## EXERCISE
Each entry in the listing below should be restated word for word.

┄┄┄┄┄┄

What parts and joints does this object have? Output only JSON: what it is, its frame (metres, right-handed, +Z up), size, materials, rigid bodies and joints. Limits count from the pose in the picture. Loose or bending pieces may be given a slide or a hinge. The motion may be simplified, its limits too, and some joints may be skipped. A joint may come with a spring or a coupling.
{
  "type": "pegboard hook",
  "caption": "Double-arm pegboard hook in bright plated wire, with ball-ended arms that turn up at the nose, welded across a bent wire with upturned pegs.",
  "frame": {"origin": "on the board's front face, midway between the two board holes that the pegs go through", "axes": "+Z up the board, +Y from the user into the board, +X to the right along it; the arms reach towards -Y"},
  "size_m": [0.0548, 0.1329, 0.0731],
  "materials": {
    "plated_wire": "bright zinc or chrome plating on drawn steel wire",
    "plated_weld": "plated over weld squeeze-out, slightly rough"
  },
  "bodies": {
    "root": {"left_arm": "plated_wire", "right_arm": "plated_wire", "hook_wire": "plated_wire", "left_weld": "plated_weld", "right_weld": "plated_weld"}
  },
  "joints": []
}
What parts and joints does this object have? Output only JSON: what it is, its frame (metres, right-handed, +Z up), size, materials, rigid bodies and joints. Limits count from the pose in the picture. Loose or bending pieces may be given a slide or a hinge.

┄┄┄┄┄┄

## ANSWER TO THIS EXERCISE
What parts and joints does this object have? Output only JSON: what it is, its frame (metres, right-handed, +Z up), size, materials, rigid bodies and joints. Limits count from the pose in the picture. Loose or bending pieces may be given a slide or a hinge. The motion may be simplified, its limits too, and some joints may be skipped. A joint may come with a spring or a coupling.
{
  "type": "pegboard hook",
  "caption": "Double-arm pegboard hook in bright plated wire, with ball-ended arms that turn up at the nose, welded across a bent wire with upturned pegs.",
  "frame": {"origin": "on the board's front face, midway between the two board holes that the pegs go through", "axes": "+Z up the board, +Y from the user into the board, +X to the right along it; the arms reach towards -Y"},
  "size_m": [0.0548, 0.1329, 0.0731],
  "materials": {
    "plated_wire": "bright zinc or chrome plating on drawn steel wire",
    "plated_weld": "plated over weld squeeze-out, slightly rough"
  },
  "bodies": {
    "root": {"left_arm": "plated_wire", "right_arm": "plated_wire", "hook_wire": "plated_wire", "left_weld": "plated_weld", "right_weld": "plated_weld"}
  },
  "joints": []
}
What parts and joints does this object have? Output only JSON: what it is, its frame (metres, right-handed, +Z up), size, materials, rigid bodies and joints. Limits count from the pose in the picture. Loose or bending pieces may be given a slide or a hinge.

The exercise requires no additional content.